Tra l’altro a Genova nel 2015 riuscì ad affossare la candidatura alla presidenza della Regione Liguria di Raffaella Paita (che lo aveva clamorosamente battuto alla primarie del Pd) appoggiando il candidato della sinistra Luca Pastorino e regalando così la vittoria a Giovanni Toti. Anche per questa disfatta lasciò il Pd lamentando brogli, una brutta uscita di scena: ormai l’evoluzione – o involuzione – era compiuta e divenne una specie di “saggio” della sinistra vendoliana, dove più o meno è rimasto in tutti questi anni senza farsi molto notare.
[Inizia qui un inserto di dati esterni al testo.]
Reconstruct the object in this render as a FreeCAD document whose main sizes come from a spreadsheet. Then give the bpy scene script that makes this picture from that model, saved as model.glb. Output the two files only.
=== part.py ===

Il ritorno a casa nel Pd segna la chiusura di un cerchio esattamente identico a quello che ha disegnato la parabola di D’Alema – davvero sembrano le plutarchiane “vite parallele”  – che partendo anch’egli da posizioni addirittura clintoniane è via via approdato sui lidi più tradizionali della sinistra, con punte persino estremiste, uscendo dal Pd e riavvicinandosene oggi (pur senza aderirvi) che “il renzismo non c’è più”, che è poi la motivazione di fondo per la quale il gruppo di Bersani (un altro riformista oggi molto spostato a sinistra) si è sciolto ed è entrato nel partito di Elly Schlein.

Vite parallele e anche opposte, e non sembri un gioco dialettico. Al Congresso del Pds del 1997 D’Alema, allora premier, polemizzò duramente contro il segretario della Cgil definendolo «sordo» alle istanze para-blairiane di cui in quel momento D’Alema era invaghito: la verità è che sotto la disputa c’era non solo l’ovvia distanza che separa il leader sindacale dal presidente del Consiglio ma una vera lotta di potere per la guida della sinistra. Il riformista Cofferati aveva il “torto” di non essere esattamente della Ditta: mai Massimo D’Alema gliel’avrebbe ceduta. Tanti anni dopo, come in certo romanzi ottocenteschi, entrambi si ritrovano ai giardinetti di quella sinistra-sinistra che un tempo gli faceva venire l’orticaria. Una terza o quarta vita da impegnare ancora una volta nella politica, hai visto mai che possano riaccendersi le luci della ribalta.